— Begin Dataset content —

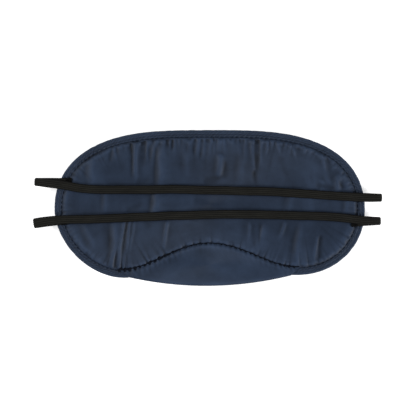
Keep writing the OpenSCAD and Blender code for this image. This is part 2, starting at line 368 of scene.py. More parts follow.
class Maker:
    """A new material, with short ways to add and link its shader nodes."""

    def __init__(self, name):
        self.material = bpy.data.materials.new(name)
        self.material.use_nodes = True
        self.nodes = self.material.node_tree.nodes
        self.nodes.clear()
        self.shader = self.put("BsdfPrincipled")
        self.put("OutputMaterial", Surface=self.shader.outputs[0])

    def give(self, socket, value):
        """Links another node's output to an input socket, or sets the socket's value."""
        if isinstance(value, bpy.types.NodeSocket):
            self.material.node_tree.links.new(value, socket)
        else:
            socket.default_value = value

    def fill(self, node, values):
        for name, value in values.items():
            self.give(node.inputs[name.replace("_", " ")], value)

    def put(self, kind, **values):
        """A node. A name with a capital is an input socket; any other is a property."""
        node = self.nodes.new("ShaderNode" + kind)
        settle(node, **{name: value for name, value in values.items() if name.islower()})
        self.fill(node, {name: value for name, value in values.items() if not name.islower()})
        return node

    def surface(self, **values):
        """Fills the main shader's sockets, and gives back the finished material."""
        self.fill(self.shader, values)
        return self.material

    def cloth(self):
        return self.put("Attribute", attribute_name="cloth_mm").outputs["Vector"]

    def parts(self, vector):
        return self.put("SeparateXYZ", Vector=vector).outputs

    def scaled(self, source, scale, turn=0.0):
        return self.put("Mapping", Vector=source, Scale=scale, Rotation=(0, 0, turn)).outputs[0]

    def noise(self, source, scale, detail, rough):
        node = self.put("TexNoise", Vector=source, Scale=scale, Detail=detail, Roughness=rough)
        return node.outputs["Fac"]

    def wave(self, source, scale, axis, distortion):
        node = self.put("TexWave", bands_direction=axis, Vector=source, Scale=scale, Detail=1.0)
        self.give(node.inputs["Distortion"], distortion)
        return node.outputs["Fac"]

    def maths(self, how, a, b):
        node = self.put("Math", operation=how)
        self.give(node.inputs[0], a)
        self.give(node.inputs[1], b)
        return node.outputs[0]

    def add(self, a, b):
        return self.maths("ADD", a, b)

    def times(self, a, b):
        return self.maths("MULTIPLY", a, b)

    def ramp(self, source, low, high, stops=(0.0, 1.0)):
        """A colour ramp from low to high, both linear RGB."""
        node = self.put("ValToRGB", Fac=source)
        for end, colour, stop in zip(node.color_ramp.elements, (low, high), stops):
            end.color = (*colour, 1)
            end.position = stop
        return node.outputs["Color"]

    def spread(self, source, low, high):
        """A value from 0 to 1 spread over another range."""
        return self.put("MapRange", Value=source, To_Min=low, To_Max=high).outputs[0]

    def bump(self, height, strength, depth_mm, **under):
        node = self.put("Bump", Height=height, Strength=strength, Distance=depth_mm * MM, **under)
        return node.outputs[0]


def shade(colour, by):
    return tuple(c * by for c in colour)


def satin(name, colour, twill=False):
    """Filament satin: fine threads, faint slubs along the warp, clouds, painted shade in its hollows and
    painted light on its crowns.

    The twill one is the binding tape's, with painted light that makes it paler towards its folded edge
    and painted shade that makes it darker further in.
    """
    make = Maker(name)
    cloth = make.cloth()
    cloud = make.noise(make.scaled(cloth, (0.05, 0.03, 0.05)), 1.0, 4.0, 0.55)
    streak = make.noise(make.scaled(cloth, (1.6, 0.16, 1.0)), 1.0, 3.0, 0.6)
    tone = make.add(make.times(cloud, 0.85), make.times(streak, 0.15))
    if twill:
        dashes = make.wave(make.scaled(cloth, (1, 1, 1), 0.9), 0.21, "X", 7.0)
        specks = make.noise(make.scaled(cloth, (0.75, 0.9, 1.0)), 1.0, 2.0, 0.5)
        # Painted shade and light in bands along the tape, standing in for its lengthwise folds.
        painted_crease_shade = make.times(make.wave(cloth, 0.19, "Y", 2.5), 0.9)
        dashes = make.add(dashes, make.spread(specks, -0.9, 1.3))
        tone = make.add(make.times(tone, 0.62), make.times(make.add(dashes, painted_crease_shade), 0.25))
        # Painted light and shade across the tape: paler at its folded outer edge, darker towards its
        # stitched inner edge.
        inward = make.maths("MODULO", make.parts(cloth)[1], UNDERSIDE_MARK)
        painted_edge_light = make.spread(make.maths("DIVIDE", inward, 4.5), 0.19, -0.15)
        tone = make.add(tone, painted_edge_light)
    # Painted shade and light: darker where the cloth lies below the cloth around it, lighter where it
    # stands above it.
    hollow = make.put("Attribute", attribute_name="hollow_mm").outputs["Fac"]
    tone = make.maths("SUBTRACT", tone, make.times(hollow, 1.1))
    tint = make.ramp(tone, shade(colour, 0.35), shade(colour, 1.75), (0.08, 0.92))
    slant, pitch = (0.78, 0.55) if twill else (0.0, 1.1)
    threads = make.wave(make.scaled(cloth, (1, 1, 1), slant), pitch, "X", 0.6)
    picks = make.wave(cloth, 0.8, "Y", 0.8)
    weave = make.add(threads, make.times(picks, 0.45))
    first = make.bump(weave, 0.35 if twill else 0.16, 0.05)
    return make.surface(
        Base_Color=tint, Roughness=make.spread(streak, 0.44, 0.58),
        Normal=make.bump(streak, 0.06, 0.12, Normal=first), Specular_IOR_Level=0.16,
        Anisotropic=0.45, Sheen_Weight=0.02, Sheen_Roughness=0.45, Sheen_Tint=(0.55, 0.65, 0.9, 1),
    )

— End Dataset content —

What needs to be done:
Reproduce the entire listing word for word.

Solution:
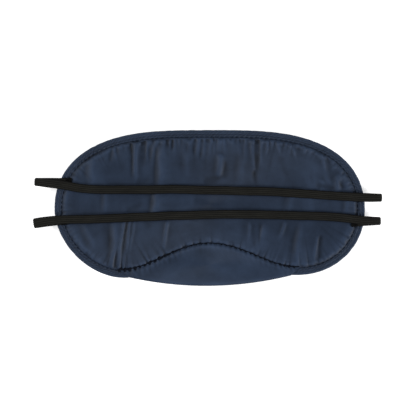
Keep writing the OpenSCAD and Blender code for this image. This is part 2, starting at line 368 of scene.py. More parts follow.
class Maker:
    """A new material, with short ways to add and link its shader nodes."""

    def __init__(self, name):
        self.material = bpy.data.materials.new(name)
        self.material.use_nodes = True
        self.nodes = self.material.node_tree.nodes
        self.nodes.clear()
        self.shader = self.put("BsdfPrincipled")
        self.put("OutputMaterial", Surface=self.shader.outputs[0])

    def give(self, socket, value):
        """Links another node's output to an input socket, or sets the socket's value."""
        if isinstance(value, bpy.types.NodeSocket):
            self.material.node_tree.links.new(value, socket)
        else:
            socket.default_value = value

    def fill(self, node, values):
        for name, value in values.items():
            self.give(node.inputs[name.replace("_", " ")], value)

    def put(self, kind, **values):
        """A node. A name with a capital is an input socket; any other is a property."""
        node = self.nodes.new("ShaderNode" + kind)
        settle(node, **{name: value for name, value in values.items() if name.islower()})
        self.fill(node, {name: value for name, value in values.items() if not name.islower()})
        return node

    def surface(self, **values):
        """Fills the main shader's sockets, and gives back the finished material."""
        self.fill(self.shader, values)
        return self.material

    def cloth(self):
        return self.put("Attribute", attribute_name="cloth_mm").outputs["Vector"]

    def parts(self, vector):
        return self.put("SeparateXYZ", Vector=vector).outputs

    def scaled(self, source, scale, turn=0.0):
        return self.put("Mapping", Vector=source, Scale=scale, Rotation=(0, 0, turn)).outputs[0]

    def noise(self, source, scale, detail, rough):
        node = self.put("TexNoise", Vector=source, Scale=scale, Detail=detail, Roughness=rough)
        return node.outputs["Fac"]

    def wave(self, source, scale, axis, distortion):
        node = self.put("TexWave", bands_direction=axis, Vector=source, Scale=scale, Detail=1.0)
        self.give(node.inputs["Distortion"], distortion)
        return node.outputs["Fac"]

    def maths(self, how, a, b):
        node = self.put("Math", operation=how)
        self.give(node.inputs[0], a)
        self.give(node.inputs[1], b)
        return node.outputs[0]

    def add(self, a, b):
        return self.maths("ADD", a, b)

    def times(self, a, b):
        return self.maths("MULTIPLY", a, b)

    def ramp(self, source, low, high, stops=(0.0, 1.0)):
        """A colour ramp from low to high, both linear RGB."""
        node = self.put("ValToRGB", Fac=source)
        for end, colour, stop in zip(node.color_ramp.elements, (low, high), stops):
            end.color = (*colour, 1)
            end.position = stop
        return node.outputs["Color"]

    def spread(self, source, low, high):
        """A value from 0 to 1 spread over another range."""
        return self.put("MapRange", Value=source, To_Min=low, To_Max=high).outputs[0]

    def bump(self, height, strength, depth_mm, **under):
        node = self.put("Bump", Height=height, Strength=strength, Distance=depth_mm * MM, **under)
        return node.outputs[0]


def shade(colour, by):
    return tuple(c * by for c in colour)


def satin(name, colour, twill=False):
    """Filament satin: fine threads, faint slubs along the warp, clouds, painted shade in its hollows and
    painted light on its crowns.

    The twill one is the binding tape's, with painted light that makes it paler towards its folded edge
    and painted shade that makes it darker further in.
    """
    make = Maker(name)
    cloth = make.cloth()
    cloud = make.noise(make.scaled(cloth, (0.05, 0.03, 0.05)), 1.0, 4.0, 0.55)
    streak = make.noise(make.scaled(cloth, (1.6, 0.16, 1.0)), 1.0, 3.0, 0.6)
    tone = make.add(make.times(cloud, 0.85), make.times(streak, 0.15))
    if twill:
        dashes = make.wave(make.scaled(cloth, (1, 1, 1), 0.9), 0.21, "X", 7.0)
        specks = make.noise(make.scaled(cloth, (0.75, 0.9, 1.0)), 1.0, 2.0, 0.5)
        # Painted shade and light in bands along the tape, standing in for its lengthwise folds.
        painted_crease_shade = make.times(make.wave(cloth, 0.19, "Y", 2.5), 0.9)
        dashes = make.add(dashes, make.spread(specks, -0.9, 1.3))
        tone = make.add(make.times(tone, 0.62), make.times(make.add(dashes, painted_crease_shade), 0.25))
        # Painted light and shade across the tape: paler at its folded outer edge, darker towards its
        # stitched inner edge.
        inward = make.maths("MODULO", make.parts(cloth)[1], UNDERSIDE_MARK)
        painted_edge_light = make.spread(make.maths("DIVIDE", inward, 4.5), 0.19, -0.15)
        tone = make.add(tone, painted_edge_light)
    # Painted shade and light: darker where the cloth lies below the cloth around it, lighter where it
    # stands above it.
    hollow = make.put("Attribute", attribute_name="hollow_mm").outputs["Fac"]
    tone = make.maths("SUBTRACT", tone, make.times(hollow, 1.1))
    tint = make.ramp(tone, shade(colour, 0.35), shade(colour, 1.75), (0.08, 0.92))
    slant, pitch = (0.78, 0.55) if twill else (0.0, 1.1)
    threads = make.wave(make.scaled(cloth, (1, 1, 1), slant), pitch, "X", 0.6)
    picks = make.wave(cloth, 0.8, "Y", 0.8)
    weave = make.add(threads, make.times(picks, 0.45))
    first = make.bump(weave, 0.35 if twill else 0.16, 0.05)
    return make.surface(
        Base_Color=tint, Roughness=make.spread(streak, 0.44, 0.58),
        Normal=make.bump(streak, 0.06, 0.12, Normal=first), Specular_IOR_Level=0.16,
        Anisotropic=0.45, Sheen_Weight=0.02, Sheen_Roughness=0.45, Sheen_Tint=(0.55, 0.65, 0.9, 1),
    )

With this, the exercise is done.